Implementation: How to Transition to the New Model
Establish Clear Agreements
- Coaching Contracts: Define the scope, duration, fees, and expectations of the coaching relationship.
- Backing Contracts: Outline the capital provided, profit-sharing terms, staking guidelines, risk management strategies, and termination conditions.
Educate Stakeholders
- Players and Backers: Both parties should understand the benefits of separating coaching and backing.
- Coaches: Professional coaches should be aware of their role in supporting the player’s development independently of staking agreements.
Utilize Professional Services
- Legal Counsel: Consult with legal professionals to draft clear, enforceable contracts.
- Financial Advisors: Seek advice on proper bankroll management and investment strategies.
Monitor and Adjust
- Regular Reviews: Schedule periodic assessments of performance, bankroll status, and adherence to agreements.
- Flexibility: Be open to adjusting terms based on changing circumstances or new insights.
Conclusion
Traditional poker staking agreements, while well-intentioned, often suffer from misaligned incentives that can harm both players and backers. By separating coaching from backing, we can create a more transparent, sustainable, and mutually beneficial partnership.

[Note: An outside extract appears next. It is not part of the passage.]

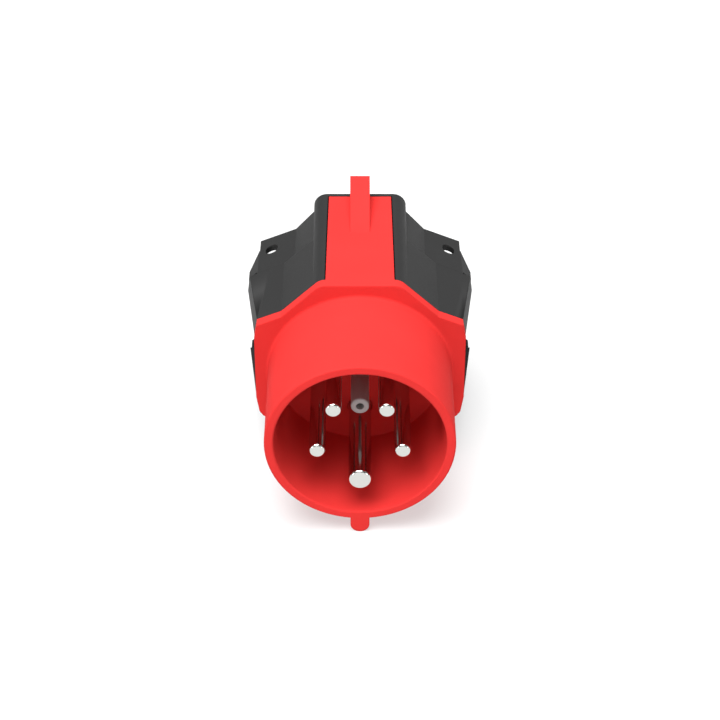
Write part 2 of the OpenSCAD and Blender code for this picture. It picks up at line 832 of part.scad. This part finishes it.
module gland_locknut() {
    color(dark) difference() {
        along_y(rear_y - wall - locknut_t, rear_y - wall) hexagon(gland_flats);
        rod(gland_d + 2 * thread_fit, gland_end_y, rear_y);
    }
}

module gland_seal() {
    color(black) difference() {
        rod(2 * seal_r, seal_y0, finger_y1 - slip_gap);
        rod(seal_hole_d, hex_y1, finger_y1 + cut);
    }
}

module slip_ring() {
    color(grey) difference() {
        rod(2 * (nut_bore_r - slip_gap), slip_y0, slip_y1);
        rod(nut_mouth_d, slip_y0 - cut, slip_y1 + cut);
    }
}

module gland_nut() {
    r = nut_d / 2 - nut_rib_r / 2;
    mouth_r = nut_mouth_d / 2;
    dome_y0 = nut_y1 - nut_dome_l;
    shelf_y = slip_y1 + slip_gap;
    color(dark) difference() {
        union() {
            turned() polygon(concat(
                [[mouth_r, nut_y0], [r - rim_chamfer, nut_y0], [r, nut_y0 + rim_chamfer]],
                [for (a = [0:15:75])
                    [mouth_r + nut_lip + (r - mouth_r - nut_lip) * cos(a),
                     dome_y0 + nut_dome_l * sin(a)]],
                [[mouth_r + nut_lip, nut_y1], [mouth_r, nut_y1]]));
            for (i = [0:nut_rib_n - 1]) {
                rotate([0, i * 360 / nut_rib_n, 0]) translate([r - nut_rib_r / 2, 0, 0])
                    rod(2 * nut_rib_r, nut_y0 + 2 * rim_chamfer, dome_y0 - rim_chamfer);
            }
        }
        rod(2 * nut_bore_r, nut_y0 - cut, shelf_y);
    }
}

front_housing();
rear_housing();
housing_gasket();
contact_carrier();
terminal_block();
phase_pin_1();
phase_pin_2();
phase_pin_3();
neutral_pin();
earth_pin();
terminal_screws();
earth_terminal_screws();
centre_screw();
carrier_screws();
housing_screws();
gland_body();
gland_gasket();
gland_locknut();
gland_seal();
slip_ring();
gland_nut();
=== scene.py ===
import bmesh
import bpy
import math
import numpy as np
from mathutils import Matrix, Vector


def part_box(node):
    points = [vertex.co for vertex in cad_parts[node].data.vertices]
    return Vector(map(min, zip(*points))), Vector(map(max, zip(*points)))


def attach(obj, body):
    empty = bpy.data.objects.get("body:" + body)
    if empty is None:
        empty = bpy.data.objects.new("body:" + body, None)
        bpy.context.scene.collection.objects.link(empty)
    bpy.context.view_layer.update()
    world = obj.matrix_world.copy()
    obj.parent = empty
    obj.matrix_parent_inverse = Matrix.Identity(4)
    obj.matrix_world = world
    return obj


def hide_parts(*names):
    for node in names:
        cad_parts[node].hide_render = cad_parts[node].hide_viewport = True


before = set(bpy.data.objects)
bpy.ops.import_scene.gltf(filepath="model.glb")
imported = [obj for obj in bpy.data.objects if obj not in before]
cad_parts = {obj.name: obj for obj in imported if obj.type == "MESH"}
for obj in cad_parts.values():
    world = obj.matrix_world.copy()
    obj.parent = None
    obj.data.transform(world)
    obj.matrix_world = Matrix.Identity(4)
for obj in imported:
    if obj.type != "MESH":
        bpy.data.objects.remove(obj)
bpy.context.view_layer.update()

# ---- The view ----
# The plug stands on a plain pale floor and is seen from the front and above through a long lens.
# Nothing here is part of the plug: a camera, a floor that glows a little like a light table, and
# five wide soft lights.
scene = bpy.context.scene
scene.view_settings.view_transform = "Standard"

camera_place = (0.0, -0.464668, 0.367512)
camera_tilt = 54.1
camera = bpy.data.objects.new("camera", bpy.data.cameras.new("camera"))
scene.collection.objects.link(camera)
camera.location = camera_place
camera.rotation_euler = (math.radians(camera_tilt), 0.0, 0.0)
camera.data.lens = 100.0
camera.data.sensor_width = 36.0
camera.data.clip_start = 0.01
camera.data.clip_end = 100.0
scene.camera = camera


def linear(hex_colour):
    """A hex sRGB colour as linear red, green, blue and an alpha of one: each channel is divided by
    12.92 below 0.04045, and otherwise raised to 2.4 after adding 0.055 and dividing by 1.055."""
    s = np.array([int(hex_colour[i:i + 2], 16) for i in (1, 3, 5)]) / 255.0
    rgb = np.where(s <= 0.04045, s / 12.92, ((s + 0.055) / 1.055) ** 2.4)
    return (*rgb.tolist(), 1.0)


def add_node(material, kind, links=(), **settings):
    """Adds one node. Settings name its inputs or its own properties, and each link is a pair of
    an output of an earlier node and the name or number of the input here that it feeds."""
    node = material.node_tree.nodes.new(kind)
    for name, value in settings.items():
        if name in node.inputs:
            node.inputs[name].default_value = value
        else:
            setattr(node, name, value)
    for source, target in links:
        material.node_tree.links.new(source, node.inputs[target])
    return node


def new_material(name):
    """An empty node material and its surface shader."""
    material = bpy.data.materials.new(name)
    material.use_nodes = True
    return material, material.node_tree.nodes["Principled BSDF"]


white = (1.0, 1.0, 1.0, 1.0)
floor_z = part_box("front_housing")[0].z
floor_half = 15.0
floor_mesh = bpy.data.meshes.new("floor")
floor_mesh.from_pydata(
    [(-floor_half, -floor_half, floor_z), (floor_half, -floor_half, floor_z),
     (floor_half, floor_half, floor_z), (-floor_half, floor_half, floor_z)],
    [], [(0, 1, 2, 3)])
floor = bpy.data.objects.new("floor", floor_mesh)
scene.collection.objects.link(floor)

# A matt white panel, lit a little from below, so that the plug's own shadow stays pale.
light_table, shader = new_material("white_light_table")
shader.inputs["Base Color"].default_value = linear("#979797")
shader.inputs["Roughness"].default_value = 0.9
shader.inputs["Specular IOR Level"].default_value = 0.0
shader.inputs["Emission Color"].default_value = white
shader.inputs["Emission Strength"].default_value = 0.55
floor_mesh.materials.append(light_table)

world = bpy.data.worlds.new("studio")
world.use_nodes = True
world.node_tree.nodes["Background"].inputs["Color"].default_value = white
world.node_tree.nodes["Background"].inputs["Strength"].default_value = 0.2
scene.world = world

plug_middle = (0.0, 0.04, 0.0)


def soft_box(name, place, width, depth, watts):
    """An area light of that width and depth that faces the plug's middle."""
    lamp = bpy.data.lights.new(name, "AREA")
    lamp.shape = "RECTANGLE"
    lamp.size = width
    lamp.size_y = depth
    lamp.energy = watts
    holder = bpy.data.objects.new(name, lamp)
    scene.collection.objects.link(holder)
    holder.location = place
    aim = np.array(plug_middle) - np.array(place)
    flat = math.hypot(aim[0], aim[1])
    holder.rotation_euler = (math.atan2(flat, -aim[2]), 0.0, math.atan2(-aim[0], aim[1]))


soft_box("top_box", (-0.35, -0.6, 3.0), 2.4, 2.8, 240.0)
soft_box("front_left_box", (-2.3, -2.1, 0.6), 1.2, 0.8, 18.0)
soft_box("front_right_box", (2.3, -2.1, 0.6), 1.2, 0.8, 12.0)
soft_box("front_box", (0.0, -3.2, 0.6), 3.0, 1.0, 14.0)
soft_box("rear_box", (2.7, 2.4, 1.2), 2.4, 1.8, 12.0)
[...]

For Players: This approach empowers you to manage your bankroll responsibly, invest in your skill development, and pursue long-term success without undue pressure to overextend.
For Backers: You can enjoy more consistent returns by investing in players who are sustainably managing their bankrolls and honing their skills through independent coaching.
Final Thought: As the poker landscape continues to evolve, it’s crucial to reassess and refine traditional practices. Separating coaching and backing isn’t just a logistical change—it’s a strategic shift towards aligning incentives, fostering trust, and promoting the longevity of both players’ careers and backers’ investments.